Washington [US]: Researchers have developed new technology to monitor cholesterol in brain tissue which could uncover its relation to neurodegenerative disease and pave the way for the development of new treatments. The research, published in the Proceedings of the National Academy of Sciences of the USA, shows the major locations of cholesterol in the brain and what molecules it can be converted to.
The brain is a remarkably complex organ, with cholesterol and its metabolites underpinning the brain's function. Dysregulated cholesterol metabolism is linked to a number of neurodegenerative disorders including Alzheimer's, Parkinson's, Huntington's disease, multiple sclerosis and motor neurone disease.
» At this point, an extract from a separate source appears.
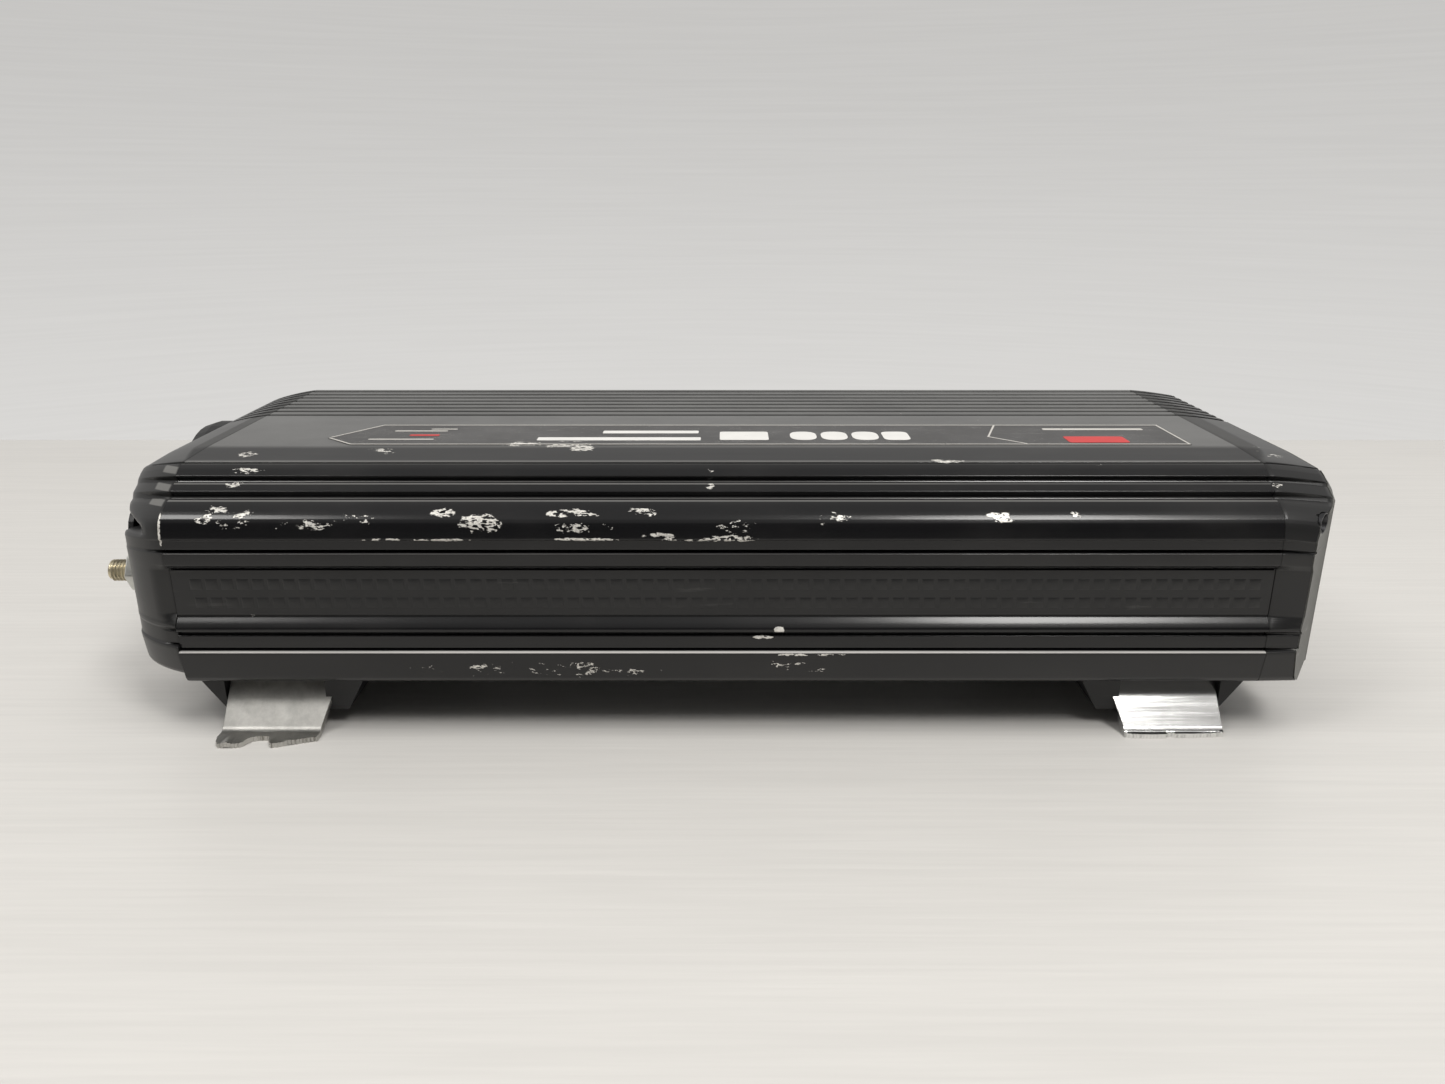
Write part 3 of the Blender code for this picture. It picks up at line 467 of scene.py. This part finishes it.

It is known that cholesterol is not evenly distributed across different brain regions; however, up until now there has been no technology available to map cholesterol metabolism in defined locations of the brain at microscopic levels, and to visualise how it changes in pathological niches in the brain.
Here, researchers describe an advanced mass spectrometry imaging platform to reveal spatial cholesterol metabolism in mouse brain at micrometre resolution from tissue slices. The researchers mapped not only cholesterol, but also biologically active metabolites arising from cholesterol turnover. For example, they found that 24S-hydroxycholesterol, the major cholesterol metabolite in the brain, is about ten times more abundant in striatum than in the cerebellum, two regions involved in different ways in voluntary movement and cognition.